4. Exceptions to Compensation Recovery Requirement
The Company may elect not to recover Erroneously Awarded Compensation pursuant to this Policy if the Committee determines that recovery would be impracticable, and at least one of the following conditions, together with any further requirements set forth in the Applicable Rules, are met: (a) the direct expense paid to a third party, including outside legal counsel, to assist in enforcing this Policy would exceed the amount to be recovered, and the Company has made a reasonable attempt to recover such Erroneously Awarded Compensation and the Company has documented such reasonable attempt to recover and provided that documentation to the Exchange; or (b) recovery would likely cause an otherwise tax-qualified retirement plan, under which benefits are broadly available to employees of the Company, to fail to meet the requirements of 26 U.S.C. 401(a)(13) or 26 U.S.C. 411(a) and regulations thereunder.
5. Tax Considerations
To the extent that, pursuant to this Policy, the Company is entitled to recover any Erroneously Awarded Compensation that is received by a Covered Person, the gross amount received (i.e., the amount the Covered Person received, or was entitled to receive, before any deductions for tax withholding or other payments) shall be returned by the Covered Person.
6. Method of Compensation Recovery
The Committee shall determine, in its sole discretion, the method for recovering Erroneously Awarded Compensation hereunder, which may include, without limitation, any one or more of the following:
a.requiring reimbursement of cash Incentive-Based Compensation previously paid;
b.seeking recovery of any gain realized on the vesting, exercise, settlement, sale, transfer, or other disposition of any equity-based awards;
c.cancelling or rescinding some or all outstanding vested or unvested equity-based awards;
d.adjusting or withholding from unpaid compensation or other set-off;
e.cancelling or offsetting against planned future grants of equity-based awards;
f.forfeiture of any deferred compensation, subject to compliance with Section 409A of the Internal Revenue Code and the regulations promulgated thereunder; and/or
g.any other method permitted by applicable law or contract.

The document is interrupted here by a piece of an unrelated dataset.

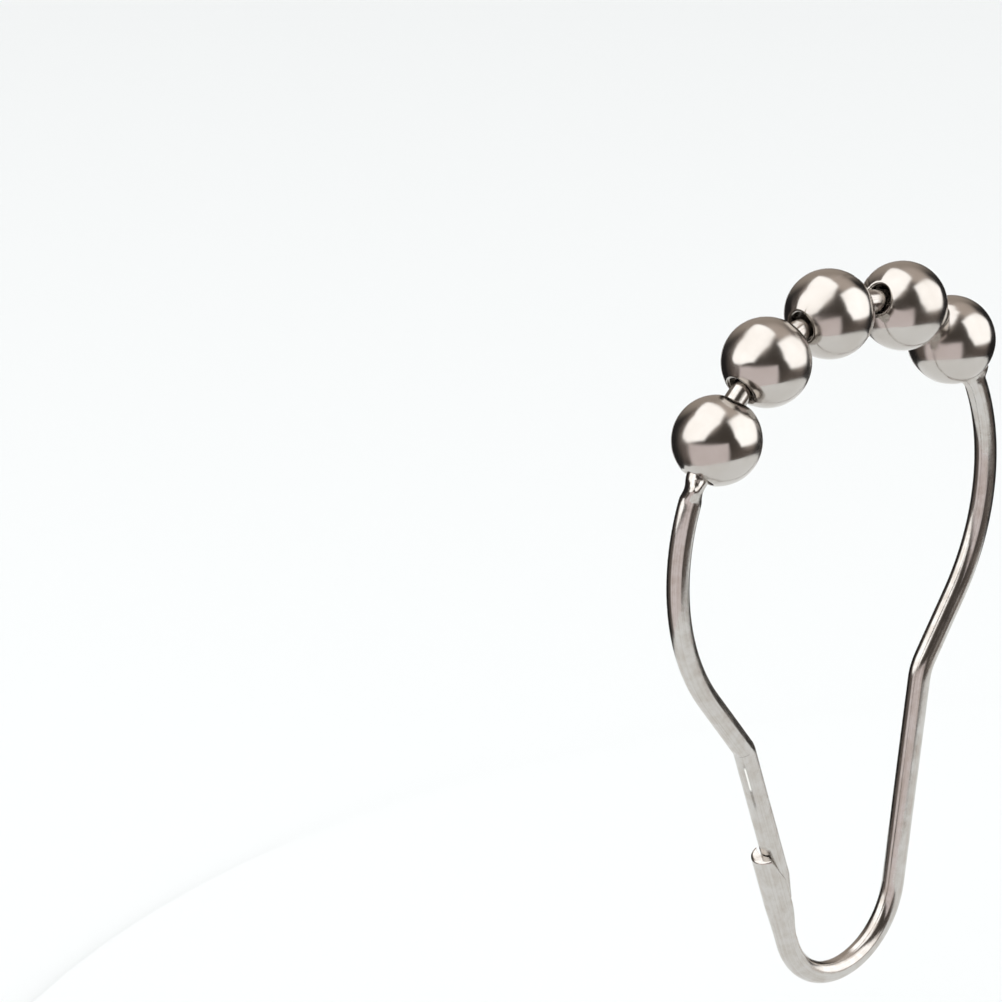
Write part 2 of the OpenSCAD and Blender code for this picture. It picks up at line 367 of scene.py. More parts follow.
def glow(name, colour, strength=1.0):
    """Lit cloth or card, whose light fades out at its edge."""
    material, tree, output = new_material(name)
    lit = add_node(tree, "ShaderNodeAttribute", {"attribute_name": "lit"}).outputs["Fac"]
    clear = add_node(tree, "ShaderNodeBsdfTransparent").outputs[0]
    light = add_node(tree, "ShaderNodeEmission", None, {"Color": rgba(colour), "Strength": strength})
    shader = add_node(tree, "ShaderNodeMixShader", None, {0: lit, 1: clear, 2: light.outputs[0]})
    tree.links.new(shader.outputs[0], output.inputs["Surface"])
    return material


def pick(piece):
    """Makes one object the selected and active one."""
    bpy.ops.object.select_all(action="DESELECT")
    piece.select_set(True)
    bpy.context.view_layer.objects.active = piece


def apply_modifier(piece, kind, **settings):
    pick(piece)
    modifier = piece.modifiers.new(kind.lower(), kind)
    for name, value in settings.items():
        setattr(modifier, name, value)
    bpy.ops.object.modifier_apply(modifier=modifier.name)


def cut(piece, cutter):
    """Cuts one solid out of another and removes the cutter."""
    apply_modifier(piece, "BOOLEAN", operation="DIFFERENCE", solver="EXACT", object=cutter)
    bpy.data.objects.remove(cutter)


def polar(r, degrees):
    """A vector of length r, turned by an angle from the first axis towards the second."""
    turn = math.radians(degrees)
    return Vector((r * math.cos(turn), r * math.sin(turn)))


def heading(v):
    """Angle of a vector from the first axis, in degrees."""
    return math.degrees(math.atan2(v[1], v[0]))


def in_plane(v, x=0.0):
    """A place in the plane of the hook, given as depth and height, in space."""
    return Vector((x, v[0], v[1]))


def smooth_step(t):
    t = min(max(t, 0.0), 1.0)
    return t * t * (3 - 2 * t)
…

Notwithstanding the foregoing, a Covered Person will be deemed to have satisfied such person’s obligation to return Erroneously Awarded Compensation to the Company if such Erroneously Awarded Compensation is returned in the exact same form in which it was received; provided that equity withheld to satisfy tax obligations will be deemed to have been received in cash in an amount equal to the tax withholding payment made.
7. Policy Interpretation
This Policy shall be interpreted in a manner that is consistent with the Applicable Rules and any other applicable law. The Committee shall take into consideration any applicable interpretations and guidance of the SEC in interpreting this Policy, including, for example, in determining whether a financial restatement qualifies as a Financial Restatement hereunder. To the extent the Applicable Rules, other applicable laws, or the terms and conditions of any similar policy in any employment agreement, equity award agreement or similar agreement require recovery of Incentive-Based Compensation or other compensation in additional circumstances besides those specified in this Policy, nothing in this Policy shall be deemed to limit or restrict the right or obligation of the Company to recover Incentive-Based Compensation to the fullest extent required by the Applicable Rules, applicable law or such other policies or agreements.
This Policy amends and restates in its entirety the Company’s Policy for Recoupment of Incentive Compensation (the “Predecessor Policy”) as of the Effective Date. Incentive-Based Compensation received prior to the Effective Date of this Policy shall be subject to the terms and conditions of the Predecessor Policy. Incentive-Based Compensation received on or after the Effective Date of this Policy shall be subject to the terms and conditions of this Policy.
8. Policy Administration
This Policy shall be administered by the Committee; provided, however, that the Board shall have exclusive authority to authorize the Company to prepare a Financial Restatement. In doing so, the Board may rely on a recommendation of the Audit Committee of the Board. The Committee shall have such powers and authorities related to the administration of this Policy as are consistent with the governing documents of the Company and applicable law. The Committee shall have full power and authority to take, or direct the taking of, all actions and to make all determinations required or provided for under this Policy and shall have full power and authority to take, or direct the taking of, all such other actions and make all such other determinations not inconsistent with the specific terms and provisions of this Policy that the Committee deems to be necessary or appropriate to the administration of this Policy. The interpretation and construction by the Committee of any provision of this Policy and all determinations made by the Committee under this policy shall be final, binding and conclusive. No member of the Committee shall be personally liable for any action or determination made in good faith with respect to the Policy or to any settlement of any dispute between a Covered Person and the Company. The Committee shall be entitled to rely upon the advance, opinions or valuations of any attorneys, consultants, accountants, appraisers or other persons.
9. Compensation Recovery Repayments not Subject to Indemnification or Insurance
Notwithstanding anything to the contrary set forth in any agreement with, or the organizational documents of, the Company or any of its subsidiaries, Covered Persons are not entitled to (a) indemnification against the loss of any Erroneously Awarded Compensation or for any losses arising out of or in any way related to Erroneously Awarded Compensation recovered under this Policy; or (b) reimbursement (i) through the Company's third party insurance; or (ii) for a Covered Person’s cost of any third party insurance policy for the loss of any Erroneously Awarded Compensation or for any losses arising out of or in any way related to Erroneously Awarded Compensation recovered under this Policy.